Changing stroke rehab and research worldwide now.Time is Brain! trillions and trillions of neurons that DIE each day because there are NO effective hyperacute therapies besides tPA(only 12% effective). I have 523 posts on hyperacute therapy, enough for researchers to spend decades proving them out. These are my personal ideas and blog on stroke rehabilitation and stroke research. Do not attempt any of these without checking with your medical provider. Unless you join me in agitating, when you need these therapies they won't be there.

What this blog is for:

My blog is not to help survivors recover, it is to have the 10 million yearly stroke survivors light fires underneath their doctors, stroke hospitals and stroke researchers to get stroke solved. 100% recovery. The stroke medical world is completely failing at that goal, they don't even have it as a goal. Shortly after getting out of the hospital and getting NO information on the process or protocols of stroke rehabilitation and recovery I started searching on the internet and found that no other survivor received useful information. This is an attempt to cover all stroke rehabilitation information that should be readily available to survivors so they can talk with informed knowledge to their medical staff. It lays out what needs to be done to get stroke survivors closer to 100% recovery.

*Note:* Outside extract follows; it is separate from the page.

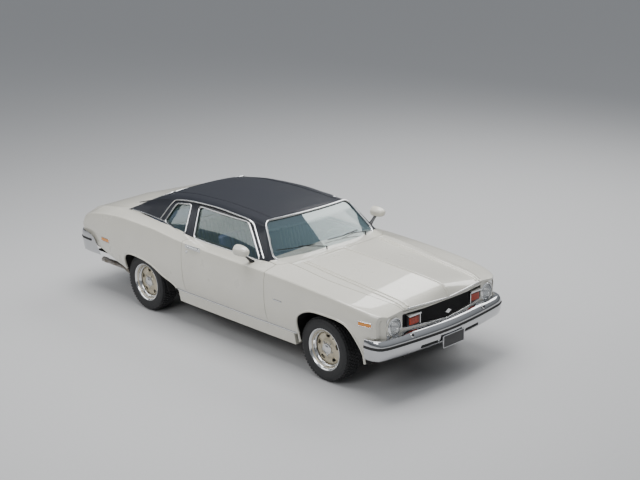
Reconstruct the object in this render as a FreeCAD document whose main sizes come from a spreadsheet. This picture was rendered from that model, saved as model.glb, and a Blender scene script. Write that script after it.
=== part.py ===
import FreeCAD, Part
import math
import os
import re
import Sketcher
from FreeCAD import Placement, Rotation, Vector

# A compact two-door coupe of the early 1970s, built as separate panels.
# X is across the car with the driver's side at +X, the nose points to -Y, and Z is up.
# Lengths along the car are counted from the front axle while a piece is made,
# and the last step shifts every piece so that the origin is under the middle of the car.

doc = FreeCAD.newDocument("coupe")
sheet = doc.addObject("Spreadsheet::Sheet", "sizes")

SIZES = {
    "wheelbase": 2819,
    "front_overhang": 880,
    "rear_overhang": 1235,
    "body_width": 1839,
    "roof_top": 1370,
    "roof_edge": 1312,
    "belt_z": 972,
    "sill_top": 402,
    "sill_base": 262,
    "cowl_z": 985,
    "deck_z": 1022,
    "tyre_radius": 318,
    "tyre_width": 200,
    "rim_radius": 168,
    "barrel_radius": 206,
    "rim_width": 168,
    "track": 1500,
    "slot_count": 5,
    "slot_length": 66,
    "slot_width": 34,
    "slot_pitch": 126,
    "hub_bore": 25.1,
    "hub_play": 0.1,
    "cap_radius": 48,
    "disc_radius": 132,
    "disc_thick": 14,
    "kingpin_inset": 60,
    "hub_back": 40,
    "disc_back": 16,
    "disc_front": 30,
    "ring_edge": 6,
    "shoulder_drop": 14,
    "panel_wall": 26,
    "panel_gap": 6,
    "door_front": 756,
    "door_rear": 2043,
    "seat_side_room": 87,
    "sill_lip": 14,
    "knuckle_radius": 6,
    "knuckle_length": 12,
    "pin_radius": 2.5,
    "pin_play": 0.05,
    "pillar_wall": 40,
    "glass_thick": 6,
    "seat_clear": 0.4,
    "grille_half": 560,
    "grille_top": 806,
    "grille_base": 628,
    "lamp_half": 655,
    "lamp_z": 694,
    "lamp_radius": 86,
    "turn_half": 436,
    "turn_width": 150,
    "turn_height": 74,
    "bumper_front_z": 410,
    "bumper_front_top": 604,
    "bumper_rear_z": 478,
    "bumper_rear_top": 704,
    "arch_front_top": 706,
    "arch_rear_top": 627,
    "floor_z": 268,
    "floor_wall": 14,
    "trunk_floor_z": 446,
    "tunnel_half": 130,
    "tunnel_top": 420,
    "seat_width": 1330,
    "seat_base_z": 300,
    "cushion_height": 190,
    "cushion_depth": 510,
    "back_height": 560,
    "back_thick": 110,
    "rear_seat_width": 1180,
    "dash_clear": 62,
    "front_seat_y": 1270,
    "rear_seat_y": 2080,
    "steering_wheel_radius": 195,
    "steering_wheel_grip": 14,
    "engine_length": 620,
    "engine_width": 540,
    "engine_height": 480,
    "rail_half": 395,
    "rail_width": 70,
    "rail_height": 90,
    "rail_z": 300,
    "axle_tube_radius": 38,
    "diff_radius": 112,
    "arm_z": 160,
    "arm_thick": 18,
    "spring_half": 545,
    "spring_width": 64,
    "tank_length": 560,
    "tank_width": 900,
    "tank_height": 190,
    "pipe_radius": 28,
    "pipe_wall": 2,
    "mirror_half": 955,
}

for row, (name, value) in enumerate(SIZES.items(), start=1):
    sheet.set(f"A{row}", name)
    sheet.set(f"B{row}", str(value))
    sheet.setAlias(f"B{row}", name)
doc.recompute()


def size(name):
    return float(sheet.get(name))


# The pieces made from primitives, sketches and features follow the sheet by formulas in its
# own words. ROW takes a length counted from the front axle to the car's own origin.
ROW = "(front_overhang - wheelbase - rear_overhang) / 2"


def worded(formula):
    """A formula in the sheet's words, as the document's expressions write it."""
    return re.sub(r"[a-z]\w*", lambda word: "sizes." + word.group(0), formula)


def value_of(formula):
    return float(sheet.evalExpression(worded(formula)))


def tie_place(piece, x, y, z):
    """Ties a piece's place to the sheet, counted from the front axle on the ground."""
    for axis, formula in zip("xyz", (x, f"{y} + {ROW}", z)):
        piece.setExpression(f"Placement.Base.{axis}", worded(formula))


def tied_block(name, x, y, z):
    """A block between two formulas along each axis."""
    piece = doc.addObject("Part::Box", name)
    for side, (low, high) in zip(("Length", "Width", "Height"), (x, y, z)):
        piece.setExpression(side, worded(f"({high}) - ({low})"))
    tie_place(piece, x[0], y[0], z[0])
    return piece


def tied_rod(name, radius, length, place, run):
    """A round bar of a radius and a length, from a place along a direction."""
    piece = doc.addObject("Part::Cylinder", name)
    piece.Placement = Placement(Vector(), Rotation(Vector(0, 0, 1), run))
    piece.setExpression("Radius", worded(radius))
    piece.setExpression("Height", worded(length))
    tie_place(piece, *place)
    return piece


def joined(name, pieces):
    """Several pieces of the document fused to one."""
    whole = doc.addObject("Part::MultiFuse", name)
    whole.Shapes = pieces
    return whole


def less(name, base, tool):
    """One piece of the document cut by another."""
    rest = doc.addObject("Part::Cut", name)
    rest.Base = base
    rest.Tool = tool
    return rest


def reflected(name, source):
    """The mirror image of a piece across the middle of the car."""
    twin = doc.addObject("Part::Mirroring", name)
    twin.Source = source
    twin.Normal = Vector(1, 0, 0)
    return twin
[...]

It's quite disgusting that this information is not available from every stroke association and doctors group.

Sunday, April 10, 2011

A faster, better, cheaper clinical trial

Getting this done could mean that practices at hospitals could produce clinical trials and we would have the start of case studies.
Read this book to help you design experiments;
The design of experiments in neuroscience by Mary Harrington
http://scopeblog.stanford.edu/archives/2011/04/a-faster-better.html
It's still early days for electronic medical record systems, but a study published in Clinical Trials today shows how the VA Boston Healthcare System is using them to zero in on what treatments work best and get them to patients quicker. It's a really smart, less costly way to do clinical trials - it guides doctors to switch to the best treatment even before the trial is completed.
Stanford biostatistician Philip Lavori, PhD, the study's senior author, explains in an Inside Stanford Medicine article I co-wrote with Kris Newby:
Our idea is that if systems of care like the VA can integrate implementation of research results directly into care, we will keep the decision-making where it belongs. It brings medical decision-making back down to expert physicians and their patients, and out of the political realm.
The catch is this kind of trial is feasible only when a large group of physicians are all using a common electronic medical record system. Lavori told me that only two institutions are in a position to do this kind of study today: the VA and Kaiser.